The last few months had been gruelling with her gradual recovery from a knee replacement surgery and its complications.  This required her to recover at home as well as at a rehabilitation facility, a distance of 80 miles from home.  On my inquiring with her husband how he was faring, never letting in on the fatigue he gently said, “It is what I want to do, spend time with her daily and look after her.”     But the exertion has taken its toll, coupled with coping with weird weather and the fury of nature that had hit San Jose. The usually effervescent, teenage-spirited  man, who normally replies to mail in a wink, has been unable to swallow even a piece of toast.  It is now my aunt's turn to nurse him as he regains his strength. More visits to the doctors, some tests later they are relieved to find he has been prescribed rest to recoup.  They refresh themselves with a short trip to a winery with friends.  My aunt manages to convince him that his birthday is a milestone that calls for a celebration.

Over the last two months she has been working herself into a systematic schedule to perfect the arrangements.  

From handcrafting the table pieces, to the colour-themed napkins in teal and lavender from their garden to fairy lights around her home in Morgan Hill, California to the logistics to coordinate the reception of her 80+ guests, she is totally into celebratory gear while adhering to her mandated physio.  The birthday on her mind eases her pains and this gets relayed to the birthday boy.

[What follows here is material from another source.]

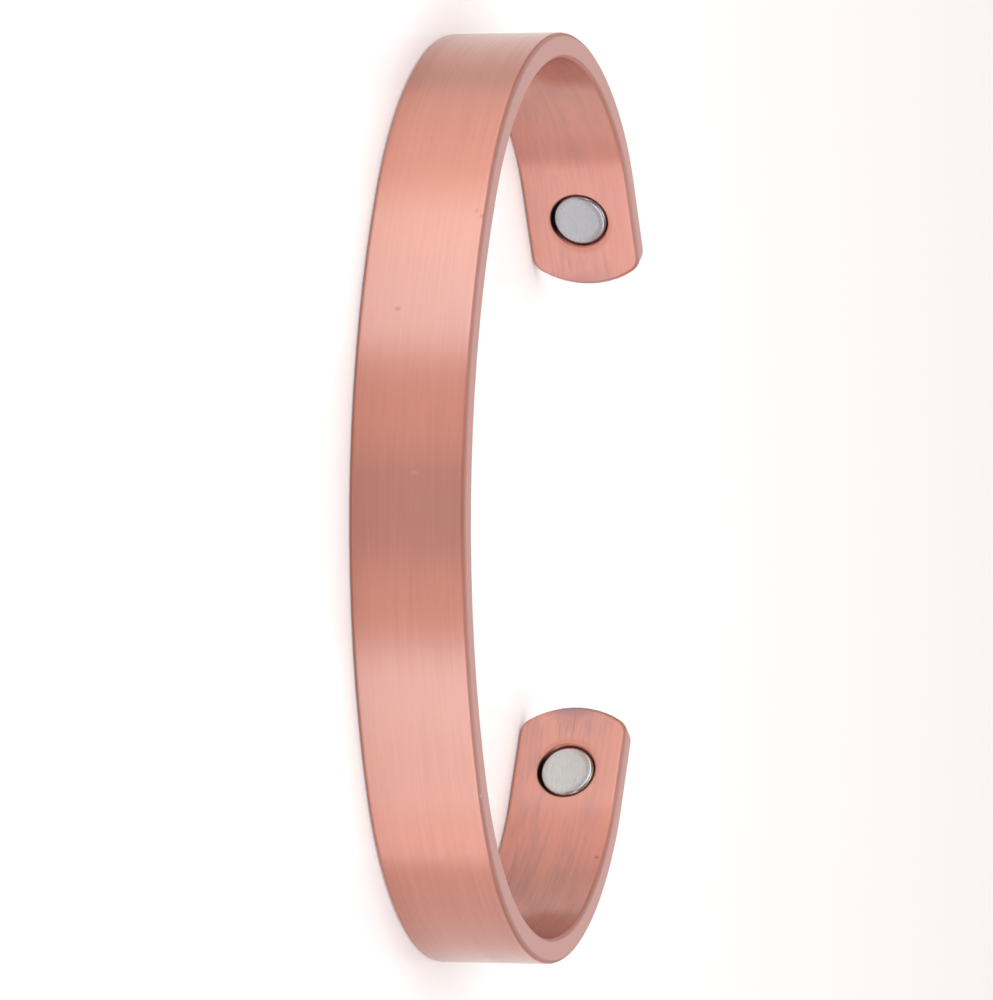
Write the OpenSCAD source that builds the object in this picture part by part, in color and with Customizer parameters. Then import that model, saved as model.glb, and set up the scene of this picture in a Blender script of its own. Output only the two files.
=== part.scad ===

I share the content of the previous week’s Caregiver's Diaries with her and she  suggests, “You have to dwell on how to take this further, issues like: Is it worthwhile to conduct so many tests on an 85-year-old? To ease the responsibility for caregivers you may want to highlight  the necessity for support groups to give you some respite as well as the very real possibility of burn-out.”

Closer home  

I receive these emails and Facebook comments in ALL CAPS from my 75+ aunt. She has come a long way from the post cards dated over a week back that invariably began with the standard, ‘I have not heard from you. It is raining here and we all have colds…”  Her biggest concern these days is the breakdown in connectivity as she has to stay in touch.  For her immediate family that is priority as it takes away from the inexplicable dizzy spells that she does not mention in our telecon, not wanting to worry us. While she has no recollection of what happened, the tell-tale prominent bruise can’t be made light of.  A round of medical check-ups followed by an alert is relaxed after 72 hours. The family try to regroup to keep her engaged with a smart phone, drives, family visits, anything that puts past the punctuated episodes.